Aber ich weiß nicht, warum das so ist. Vielleicht ist es wirklich nur eine Ausnahme.


----------



## Vilaplana

Muchas gracias a los dos. Siempre había pensado que "viel" era un adverbio, pero estaba equivocada. Se ve que es una excepción porque los adjetivos sí que se declinan, pero este sólo en plural.
Gracias


LüLü333 said:


> Hallo : )
> 
> Ich habe viel/etwas/wenig Zeit
> Ich habe viel/etwas/wenig Lust
> Ich habe viel/etwas/wenig Spaß
> ...
> 
> viel Zeit (sing.) - viele Zeiten (pl.)
> viel Spaß (sing.) - viele Späße (pl.)
> ...
> 
> Aber ich weiß nicht, warum das so ist. Vielleicht ist es wirklich nur eine Ausnahme.


----------



## llgasset

Hola... un poco tarde, pero más vale tarde que nunca.... viel puede ser las dos cosas, adverbio y adjetivo, cosa muy común por cierto en alemán.
Gracias


----------



## osa_menor

Hola,
Viel Zeit, viel Spaß, viel Lust:
*Zeit,* *Spaß*, *Lust* y también *Butter* o *Milch* son* incontable*. Los sustantivos incontables no tienen plural. Por eso se usa "viel". Se declina si se usa con el articulo: _Mir tut *die viele Zeit* leid, die es gekostet hat. Ich trauere *der vielen Zeit* nach, die ich verschwendet habe._
Si *viel* se usa con sustantivos *contables* se declina también:
viele Kinder, viele Männer, viele Frauen
_*Viele* Kinder spielen.
Der Wunsch *vieler* Kinder ist ein Fahrrad.
*Vielen* Kindern gefällt die Schule nicht.
Ich sehe *viele* Kinder._

También hay *Zeiten* y *Späße* pero son otros acepciones de estas palabras.

Un saludo


----------



## seergi

Hace poco a mi también me surgió la duda:
http://www.dsporto.de/ubungen/deklination17.htm
http://www.canoo.net/services/Onlin...len/Unbestimmt.html#Anchor-Unflektierte-49575

Hay que distinguir dos casos: cuando "viel" no va precedido de artículo y cuando sí.
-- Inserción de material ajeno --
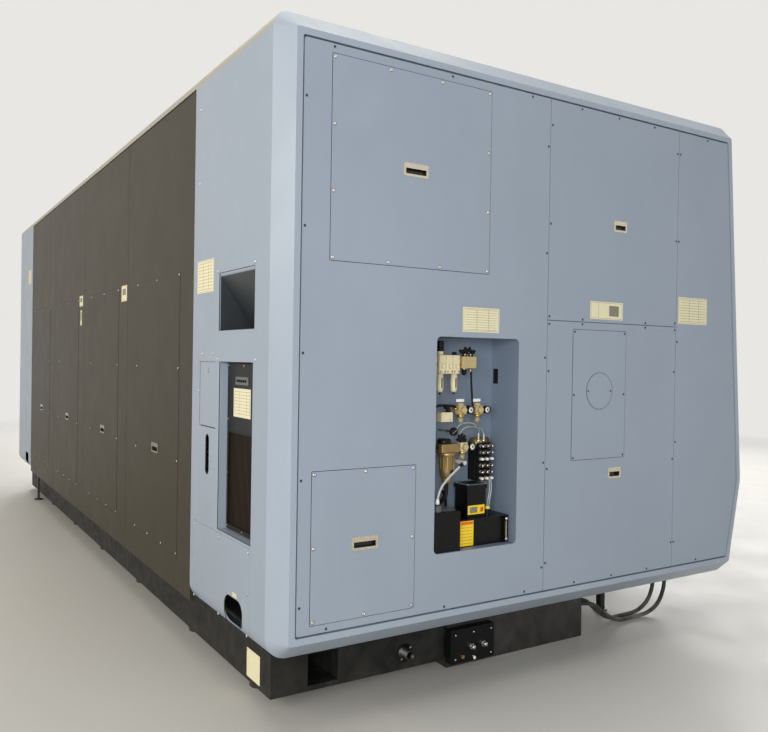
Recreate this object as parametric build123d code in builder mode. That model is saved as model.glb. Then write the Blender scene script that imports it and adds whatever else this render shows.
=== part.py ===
from build123d import *
import os
from math import atan, cos, pi, radians, sin, tan

# Multi-axis turning and milling centre in a full enclosure, in millimetres.
# +X runs along the machine from the service end to the far end, +Y to the rear, +Z up.
# The origin is on the floor under the middle of the machine.

# Enclosure, overall
LENGTH = 7900.0
DEPTH = 3394.0
HEIGHT = 3210.0
UNDERSIDE = 315.0
KNEE_HEIGHT = 930.0
FRONT_TOP_SETBACK = 166.0
FRONT_FOOT_SETBACK = 124.0
TOP_RADIUS = 75.0
BOTTOM_RADIUS = 110.0
KNEE_RADIUS = 250.0
FOOT_RADIUS = 80.0
SHEET = 3.0

# End caps and the flush panels in them
CAP_RUN = 150.0
CAP_REAR_INSET = 45.0
CAP_TOP_INSET = 117.0
CAP_FRONT_INSET = 170.0
CAP_BOTTOM_INSET = 103.0
LIP_WIDTH = 30.0
LIP_RADIUS = 12.0
GROOVE = 8.0
SEAM = 4.0
SEAT_WIDTH = 36.0
PANEL_SET = 4.0
PANEL_DEPTH = 25.0
PANEL_SKIN = 2.0
PLATE_SKIN = 1.5
POST_SIZE = 60.0
DIVIDER_REAR_Y = 169.0
DIVIDER_FRONT_Y = -873.0
MIDDLE_SEAM_Z = 1889.0

# Screwed plates on the service end, as centre and size in Y and Z
UPPER_PLATE = (1025.0, 2558.0, 902.0, 910.0)
LOWER_PLATE = (1274.5, 832.0, 549.0, 676.0)
INSPECTION_PLATE = (-229.0, 1491.0, 416.0, 710.0)
ROUND_COVER_Z = 1511.0
ROUND_COVER_RADIUS = 100.0
ROUND_COVER_SKIN = 1.5
PLATE_HOLE_MARGIN = 30.0

# Flush pull handles
HANDLE_WIDTH = 140.0
SMALL_HANDLE_WIDTH = 104.0
HANDLE_HEIGHT = 62.0
HANDLE_BEZEL = 2.5
HANDLE_RIM = 10.0
HANDLE_CUP = 20.0
HANDLE_WALL = 1.5
HANDLE_FIT = 0.3
UPPER_PANEL_HANDLE_YZ = (-376.0, 2436.0)
LOWER_PANEL_HANDLE_YZ = (-361.0, 1049.0)

# Pneumatic bay in the service end, as centre and size in Y and Z
BAY = (625.0, 1256.0, 522.0, 1054.0)
BAY_RADIUS = 25.0
BAY_DEPTH = 220.0
BAY_WALL = 2.0
BAY_FLANGE = 14.0
BAY_SLOT_SET = 188.0
BAY_SLOT_WIDTH = 42.0
BAY_SLOT_HEIGHT = 80.0
BAY_SLOT_Z = 1587.0

# Pneumatic and lubrication equipment in the bay
SERVICE_X = -3850.0
SERVICE_Y = (687.0, 817.0)
SERVICE_Z = (1600.0, 1696.0)
SERVICE_DEPTH = 50.0
SERVICE_BLOCKS = 3
SERVICE_BOWL_RADIUS = 17.0
SERVICE_BOWL = 96.0
SERVICE_CAP = 70.0
SHUT_OFF_Y = (582.0, 672.0)
SHUT_OFF_Z = (1628.0, 1690.0)
LINE_FILTER_YZ = (742.0, 1225.0)
LINE_FILTER_WIDTH = 116.0
LINE_FILTER_RADIUS = 44.0
LINE_FILTER_BOWL = 130.0
JUNCTION_YZ = (762.0, 1385.0)
REGULATORS = ((655.0, 1417.0), (548.0, 1417.0), (642.0, 1230.0))
REGULATOR_X = -3840.0
REGULATOR_SIZE = 46.0
REGULATOR_KNOB_RADIUS = 16.0
REGULATOR_KNOB = 14.0
REGULATOR_STEM_RADIUS = 5.0
REGULATOR_STEM = 18.0
REGULATOR_CUP_RADIUS = 15.0
REGULATOR_CUP = 44.0
GAUGE_RADIUS = 21.0
GAUGE_THICK = 28.0
GAUGE_REACH = 48.0
MANIFOLD_Y = (424.0, 520.0)
MANIFOLD_Z = (1040.0, 1242.0)
MANIFOLD_X = -3815.0
FITTING_RADIUS = 7.0
FITTING = 30.0
FITTING_ROWS = 6
FITTING_COLUMNS = 3
LUBE_TANK_Y = (368.0, 712.0)
LUBE_TANK_Z = 868.0
LUBE_FRONT_X = -3893.0
LUBE_PUMP_Y = (500.0, 620.0)
LUBE_PUMP_Z = 1034.0
LUBE_PUMP_X = (-3862.0, -3760.0)
RESERVOIR_Y = (716.0, 872.0)
RESERVOIR_Z = 925.0
RESERVOIR_X = -3932.0
FILLER_RADIUS = 21.0
FILLER = 38.0
HOSE_RADIUS = 6.0
HOSE_TOP = (-3905.0, 680.0, 1158.0)
HOSE_BEND = (-3905.0, 770.0, 1090.0)

# Rear side
COLUMN_END = 1173.0
FAR_COLUMN_START = 6832.0
REAR_PANEL_COUNT = 4
COLUMN_CORNER_RADIUS = 70.0
COLUMN_RETURN = 112.0
COLUMN_EDGE = 28.0
REAR_PLATE_WIDTH = 913.0
REAR_PLATE_BOTTOM = 510.0
REAR_PLATE_TOP = 2150.0
REAR_HANDLE_Z = 1091.0
SQUARE_RECESS = (544.0, 1946.0, 458.0, 292.0)
SQUARE_RECESS_DEPTH = 190.0
TALL_RECESS = (541.5, 1219.0, 431.0, 848.0)
TALL_RECESS_DEPTH = 165.0
RECESS_WALL = 2.0
RECESS_FLANGE = 12.0
WELD_GAP = 0.3
COOLER_SET = 44.0
COOLER_FIT = 6.0
COOLER_MARGIN = 20.0
COOLER_GRILLE_TOP = 1292.0
COOLER_GRILLE_DEPTH = 28.0
COOLER_FINS = 24
COOLER_FIN = 4.0
COOLER_FIN_SET = 6.0
HATCH = (930.0, 1470.0, 244.0, 340.0)
HATCH_THICK = 12.0
HATCH_GAP = 2.0
HATCH_SET = 3.0
HATCH_PIN_RADIUS = 3.0
HATCH_PIN_LENGTH = 12.0
LATCH_DROP = 45.0
LATCH_HEAD_RADIUS = 14.0
LATCH_HEAD = 2.5
LATCH_STEM_RADIUS = 6.0
LATCH_CAM_LENGTH = 58.0
LATCH_CAM_WIDTH = 14.0
LATCH_CAM_THICK = 3.0
SIGHT_SLOT = (922.0, 1156.0, 46.0, 204.0)
CABLE_COVER = (725.0, 565.0, 790.0, 430.0)
COVER_GAP = 1.5
COVER_LEDGE = 11.0
LEDGE_THICK = 2.0
CABLE_HOLE = (529.0, 436.0, 232.0, 132.0)
CABLE_HOLE_RADIUS = 60.0
FAR_CABLE_HOLE_X = 7105.0
FAR_COLUMN_SEAM_Z = 2352.0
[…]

En el primer caso sólo se declina en plural y lo hace siguiendo la declinación fuerte. Si hay un adjetivo después de "viel", se declina de forma "fuerte".
_mit viel kalter Milch, trotz viel Lernens bin ich bei der Prüfung durchgefallen 
mit vielen guten Freunden


_Si va precedido de un artículo, se declina como si fuese un adjetivo:
_trotz des vielen Geldes, das ich verdiene, bin ich nicht zufrieden_


----------